Siccanin and atpenin A are fungal metabolites obtained from the natural products library of the Kitasato Institute for Life Sciences. Rotenone and antimycin A were purchased from MP Biomedicals, LLC, Illkirch, France and Sigma-Aldrich, St. Louis, MO, USA, respectively. Cyflumetofen was gifted from Dr. Ikemi of Otsuka Chemical Co., Ltd. Pesticides except for cyflumetofen were purchased from Wako Pure Chemical Industries, Ltd., Osaka, Japan.
3.2. Analysis of Aflatoxin
After three days of incubation, the NRRL 2999 culture broth of each well was centrifuged to obtain the mycelia and the culture supernatant. The mycelia were washed with 1 mL of distilled water two times and collected by centrifugation in a 1.5 mL microtube. After freeze-drying the mycelia, the mycelial weight was calculated by subtracting the weight of an empty 1.5 mL microtube from the total weight.
Aflatoxins B1 and G1 in the culture supernatant were analyzed in the following manner. The supernatant (0.7 mL) was extracted with 200 µL of chloroform, and the chloroform solution was distilled off by air-drying. The remaining residue was dissolved in 0.1 mL of a 90% aqueous acetonitrile solution. The dissolved mixture was subjected to reverse-phase HPLC on a 250 mm × 4.6 mm i.d. Capcell pak C18 UG120 column by an isocratic elution of acetonitrile:methanol:water (10:30:60) over 20 min at a flow rate of 1.0 mL with detection at 365 nm to quantify aflatoxins B1 (retention time: 8.3 min) and G1 (retention time: 11.1 min).
3.3. Data Analysis
The NRRL 2999 strain was cultured in PD liquid medium in a well of microplate, with or without a sample, at 27.5 °C for three days. Amounts of aflatoxins B1 and G1 in the culture supernatant and mycelial weight were measured according to the methods mentioned above. This experiment was repeated four or five times (n = 4–5). The aflatoxin amounts and mycelial weight of each well were normalized to those of control well. The normalized values were used for statistical analysis. Data are presented as the mean ± SE. Differences between groups were assessed by Dunnett’s test.

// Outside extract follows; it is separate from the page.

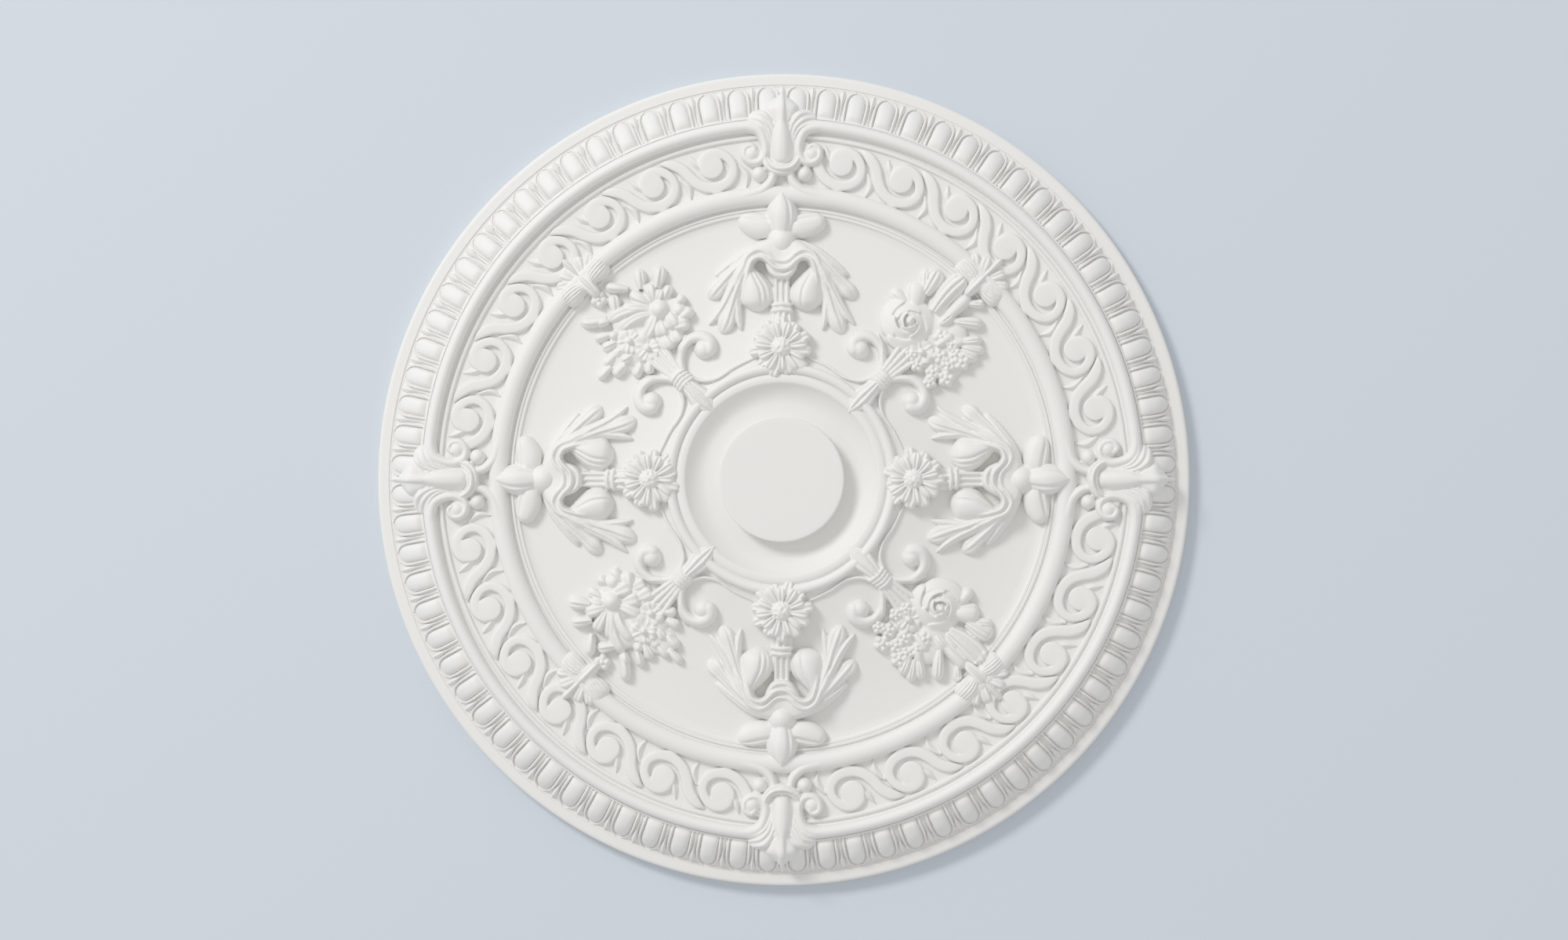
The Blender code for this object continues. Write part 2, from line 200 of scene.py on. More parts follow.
def eased(rows, count):
    """A smooth run of rows through the given rows, evenly spaced in plan."""
    rows = np.array(rows, float)
    reach = np.r_[0.0, np.cumsum(np.hypot(*np.diff(rows[:, :2], axis=0).T))]
    slope = np.gradient(rows, reach, axis=0)
    spots = np.linspace(0.0, reach[-1], count)
    k = np.clip(np.searchsorted(reach, spots, side="right") - 1, 0, len(rows) - 2)
    gap = (reach[k + 1] - reach[k])[:, None]
    u = (spots - reach[k])[:, None] / gap
    start, end = rows[k], rows[k + 1]
    leave, meet = slope[k] * gap, slope[k + 1] * gap
    return (
        (1 + 2 * u) * (1 - u) ** 2 * start
        + u * (1 - u) ** 2 * leave
        + u**2 * (3 - 2 * u) * end
        + u**2 * (u - 1) * meet
    )


def half_round(outer, inner, foot_outer, foot_inner, top, steps=12):
    """Profile points over a roll, from its outer foot to its inner one."""
    rows = []
    for step in range(steps + 1):
        angle = math.pi * step / steps
        radius = between(outer, inner, 0.5 - 0.5 * math.cos(angle))
        foot = between(foot_outer, foot_inner, step / steps)
        rows.append((radius, foot + (top - foot) * math.sin(angle) ** 0.8))
    return rows


def face_profile():
    """Radius and height, in mm, down the turned face from the rim to the centre."""
    s = sizes()
    heights = (
        s.rim_height, s.band_height, s.panel_height, s.field_height, s.dish_height, s.disc_height
    )
    return profile_rows(*[height / MM for height in heights], s.roll_relief / MM)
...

The results obtained in this study indicate that respiration inhibitors can control aflatoxin production, and a microbe that produces a respiration inhibitor, such as antimycin A, has the potential to be a bio-control agent. There are a number of commonly used synthetic pesticides that exhibit respiration inhibitory activity, including those used in this study. This study suggests that those pesticides may be also useful as aflatoxin control agents.
The Programme for the Promotion of Basic and Applied Researches for Innovations in Bio-oriented Industry supported this study. We thank Hiroyuki Osada and Tamio Saito of RIKEN for kindly supplying their natural product library (NPDepo); Ken Umetsu and Naoki Ikemi of Otsuka Chemical Co., Ltd. for helpful discussions and their generous gift of cyflumetofen; and Nobuo Takakusa of Nippon Soda Co., Ltd., Kurin Iimura and Toshiyoshi Yamamoto for helpful discussions.
Conflicts of Interest
The authors declare no conflict of interest.